在一个城市化高歌猛进的时代,刘明恒老师仍然在一些耳熟能详的问题,那就是“启蒙”。正因为如此,他是寂寞的,但又是幸运的,因为正是他的坚守让他触到了当下农村的脉搏。掩卷深思,一切是那么的复杂。历史是惊人的重复,你会发现中国城市化下的农村,发生着的仍然是一百年来中国作家竭力想解决的的问题。如何去化解乡村的愚昧,如何去破解乡村的权力纠结,如何去破除乡村的种种弊病?新和旧,传统和现代等纠结在一起。这些题材让当下某些作家来处理,或许会惊心动魄。但刘明恒老师的题材始终是平铺直叙的,有一种大智若愚的感觉,似乎对精巧的技艺不屑一顾,只是用一个诚心去写作。
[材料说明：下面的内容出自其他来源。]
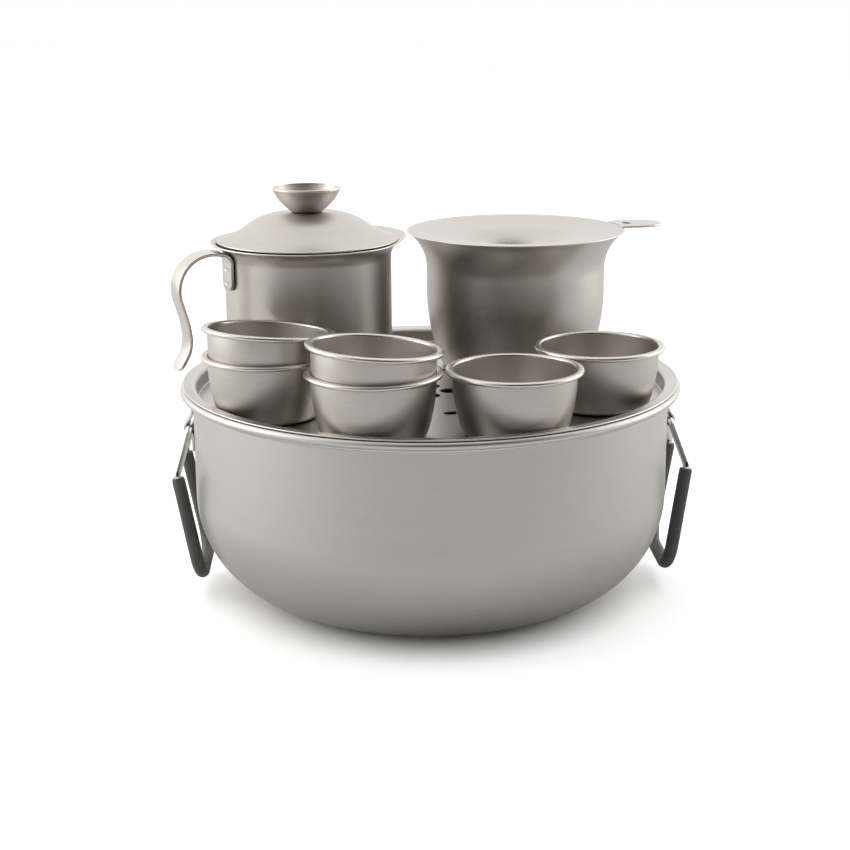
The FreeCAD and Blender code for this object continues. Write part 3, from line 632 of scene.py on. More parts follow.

俄国著名的小说家契诃夫对俄国作家蒲宁十分赏识,认为蒲宁的中短篇小说“不是以外在的趣味性、离奇性和人物的明显特殊等来取悦读者,而是把我们的注意力引向似乎极其平常的生活中司空见惯的现象。从这些我们看到过许多次,但是从来也没有留心,也不觉得稀奇的日常现象中,发掘出令人深思的哲理。”刘明恒老师的写作何尝不是如此。或许,他并没有开出良方。但又有哪个作家开出过良方呢?

刘明恒将《乌云散去艳阳天》作为小说集的名字,其实也是对当下乡村命运的一个期待。这样的结局如同他的写法一样,或许也有些陈旧,但每一个作家只能带着自己的印迹走进新时代。所以这样的小说,属于刘老师一个人,但也属于那个时代的每一个作家。

写到这里,我仿佛看到了一个低头伏案的老人,创造了一个又一个的“纸上乡村”,它们中的每一个都与“桂花坪”息息相关。